We are excited to be able to have Ableton Certified Trainer, Alec Ness (producing as “su na“) to walk us through his production methods and philosophies on how to produce a Future Beats track. Su Na recently released Surface EP with coverage from The Fader and Thissongissick and much more. You can find out more about Su Na and listen to his music on his soundcloud, and facebook page.
Over the next few weeks I’ll be walking you through my creative process and production workflow in four parts. As with all creative fields there are no set rules, these guides use techniques that have been effective for me personally and I encourage you to take what you find useful. Thanks for reading!
Part 1: Pre Production
The Right Tools & Sounds
- Your Digital Audio Workstation (DAW) is the canvas for all your productions. It’s also the interface for finding and using all of your sounds.
- Popular DAW’s include Ableton Live, Logic Pro, FL Studio and more. We’ll be using Ableton Live.
- Most DAW’s come with a handful of useful plugins. How you use these can have a major impact on your sound.
- You can also purchase 3rd party plugins to expand your toolset (although this is not essential to making music). New tools can also be exciting to learn/use and will keep you inspired.
- Here’s a quick overview of the plugins I’ll be using on this production.
3. Sample Library
- Be selective when downloading samples, it’s important to love every sample in your library. This will make you more efficient when selecting samples during the creative process.
- Sounds are a huge part of what define a genre. Try listening to some music that inspires you and take notes on attributes of the music and sounds. Are the drums realistic or digital? Maybe classic Roland 909 sounds, or maybe there’s frequent rim-shots used instead of a snare sample. Is the instrumentation mostly synthesizers or sampled acoustic instruments? Working off these ideas will help inspire you to make concise choices in your production and get the sound you want.

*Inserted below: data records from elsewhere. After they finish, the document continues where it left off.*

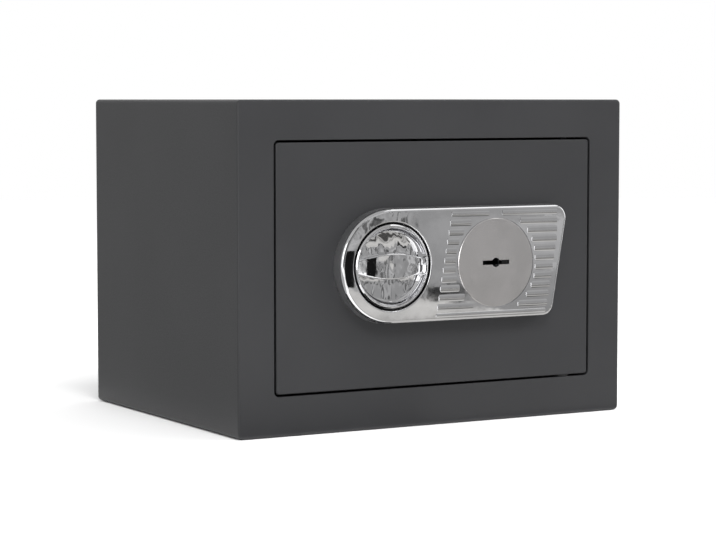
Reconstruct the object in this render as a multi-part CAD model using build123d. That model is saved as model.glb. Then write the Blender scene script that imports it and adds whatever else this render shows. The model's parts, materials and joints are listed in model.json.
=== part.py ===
from build123d import *
import math
import os

# A small steel security safe with a turning knob and a double-bit key lock.
# All sizes are in millimetres. X runs to the right, Y to the back and Z up.
# The origin is the middle of the cabinet's underside, and the front faces -Y.
# A depth is measured from the front face towards the back, so what stands in
# front of that face has a negative depth.

# Cabinet
cabinet_width = 350.0
cabinet_depth = 265.0
cabinet_height = 255.0
sheet_thickness = 2.0
shell_corner_radius = 3.5
frame_thickness = 2.5
frame_border = 30.4
frame_edge_radius = 1.8
opening_edge_radius = 0.5
return_thickness = 2.5
return_depth = 20.0
anchor_hole_radius = 6.0
base_anchor_spacing = 200.0
wall_anchor_spacing = 200.0
wall_anchor_height = 170.0
stop_lug_length = 5.5
stop_lug_height = 18.0
stop_lug_thickness = 4.0
stop_lug_inset = 8.0
stop_lug_edge_radius = 1.5
stop_lug_gap = 0.2

# Door leaf
door_gap = 1.8
leaf_thickness = 4.0
leaf_corner_radius = 2.4
leaf_edge_radius = 0.8
blind_hole_depth = 3.0
blind_hole_floor_gap = 0.2

# Door hinge, on the right
pivot_from_leaf_edge = 20.0
pivot_depth = 8.0
hinge_pin_radius = 3.5
hinge_running_clearance = 0.05
hinge_block_edge_radius = 3.0
frame_pin_clearance = 0.5
pin_tip_chamfer = 0.8
hinge_block_width = 16.0
knuckle_height = 20.0
knuckle_far_depth = 14.0
bracket_width = 20.0
bracket_height = 12.0
bracket_far_depth = 16.0
pin_head_radius = 5.0
pin_head_height = 2.0
pin_engagement = 17.0
washer_radius = 6.5
washer_thickness = 1.7
washer_clearance = 0.15

# Lock plate on the door
centre_height = 126.9
plate_half_height = 44.6
plate_left_centre_x = -48.4
plate_right_middle_x = 108.9
plate_lean = 0.176
plate_top_corner_radius = 11.0
plate_bottom_corner_radius = 10.0
plate_height = 11.5
plate_edge_radius = 3.0
plate_wall = 2.5
knob_recess_radius = 34.2
recess_lip_radius = 1.2
rib_height = 0.6
rib_width = 5.6
rib_pitch = 7.33
rib_first_offset = -4.3
ribs_below = 5
ribs_above = 6
rib_side_height = 0.12
rib_end_radius = 1.2
rib_left_middle_x = -1.3
rib_right_inset = 7.5
rib_right_limit_x = 104.8
rib_rim_margin = 3.2
rib_disc_margin = 2.4
screw_boss_radius = 4.5
plate_screw_hole_depth = 7.5
plate_screw_engagement = 7.0
plate_screw_clearance = 0.15
plate_screw_places = [(3.0, 164.0), (3.0, 90.0), (102.0, 161.0), (94.5, 94.5)]

# Key disc and keyhole
key_x = 46.6
disc_radius = 35.0
disc_seat_radius = 35.6
disc_face_height = 12.0
disc_thickness = 1.7
disc_edge_chamfer = 0.4
keyhole_length = 24.8
keyhole_width = 3.5
keyhole_centre_radius = 3.7
keyhole_clearance = 0.8
keyhole_boss_margin = 4.0

# Knob
knob_x = -47.5
knob_radius = 32.6
knob_back_gap = 0.4
knob_crest_height = 11.9
knob_crest_radius = 31.5
knob_crest_width = 0.7
knob_crest_slope = 1.0
knob_edge_radius = 0.4
bowl_middle_radius = 29.6
bowl_middle_height = 8.0
knob_back_chamfer = 0.8
dish_radius = 27.2
dish_height = 5.3
grip_half_height = 10.2
grip_end_half_height = 5.0
grip_half_length = 29.5
grip_height = 12.2
grip_end_height = 7.4
grip_edge_radius = 1.4
grip_root_depth = 1.0
hollow_height = 3.2
hollow_rim_height = 4.2
hollow_deepest_offset = 12.0

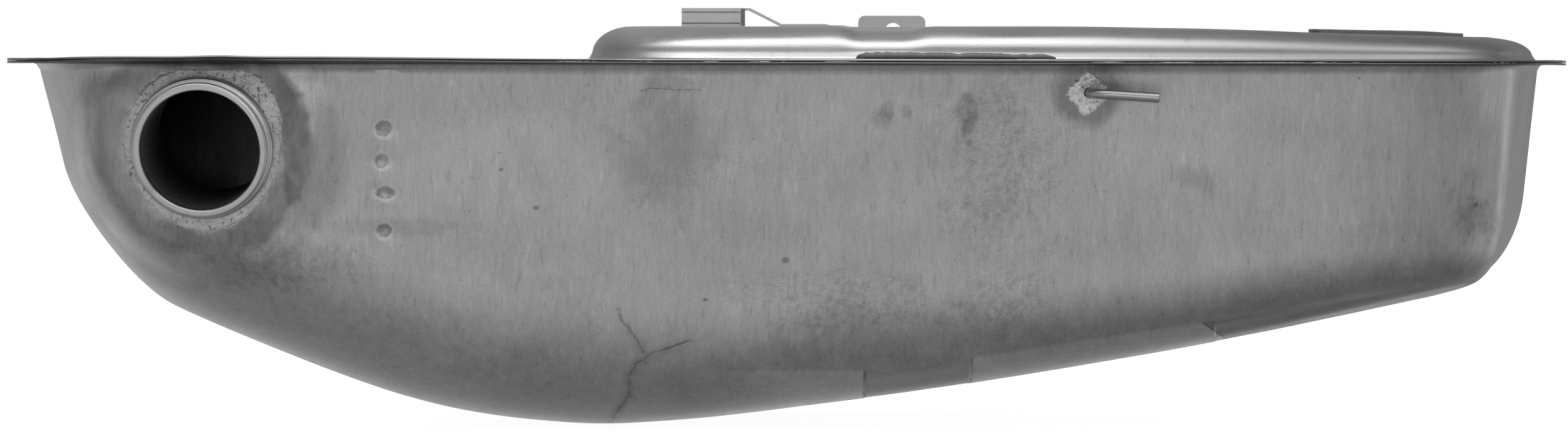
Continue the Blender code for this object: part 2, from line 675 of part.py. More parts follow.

- For this project we’ll use Splice Sounds for our Drum Samples. You can search by genre on Splice Sounds which can help you narrow in on new samples.
4. The Right Mindset
- Block Out Production Time
- If you have a busy schedule it can help to schedule time for production sessions. It helps me to know when I have studio time so I can plan around it and stay accountable to myself.
- Reduce Distractions
- When I produce I turn my phone on airplane mode and sometimes even disable my wifi. An incoming text message can send you down a rabbit hole and throw off a creative streak.
- Staying Inspired & Excited
- I try to create something every day, even if it’s just a melody in 5 minutes. You would be surprised what you have time for, and how great of an idea can come out of a short session.
- I make an active effort to share my unreleased music with my peers for feedback using a Facebook group chat. I also use tools like Spotify’s Discover Weekly playlist to find new music and stay inspired.
- I often download/purchase new plugins and samples so I have fresh content to work with, this is a great way to stay excited about producing. You don’t need to spend a lot of money either, there are plenty of free or affordable resources on the internet. Splice has even launched a Rent-to-Own program for plugins.
Setting Up for Efficiency
1. Sample Library Organization
- Organizing your sample library is key to minimizing frustration when you’re producing. Deleting unnecessary samples and organizing things by category or sample pack is helpful. I also find it helpful to save a favorites folder that you access quickly in a moment of inspiration.
- Here’s an image of my sample library organization system for reference. My suggestion is do a little trial and error, then set things up how they work best for you.
2. User Presets
- As you design sounds or even alter presets for your tracks you start shaping your sound. I find it useful to go back after I’ve finished a song and save the presets I like the best for later use. Starting with a decent sound you’ve already spent time designing can push the track in the right direction, you can always change things later if needed.
- I save these presets in a folder in my user library, which looks like this.
- Setting up a default session with your most used tools can save a lot of time in the long run. It can also help establish consistency in your work flow. Pay attention to what you use most and save those things into a default session.
- In Ableton Live you can simply open a session, set it up how you’d like, then save it as the default session in (Preferences > File Folder>Save Current Set as Default).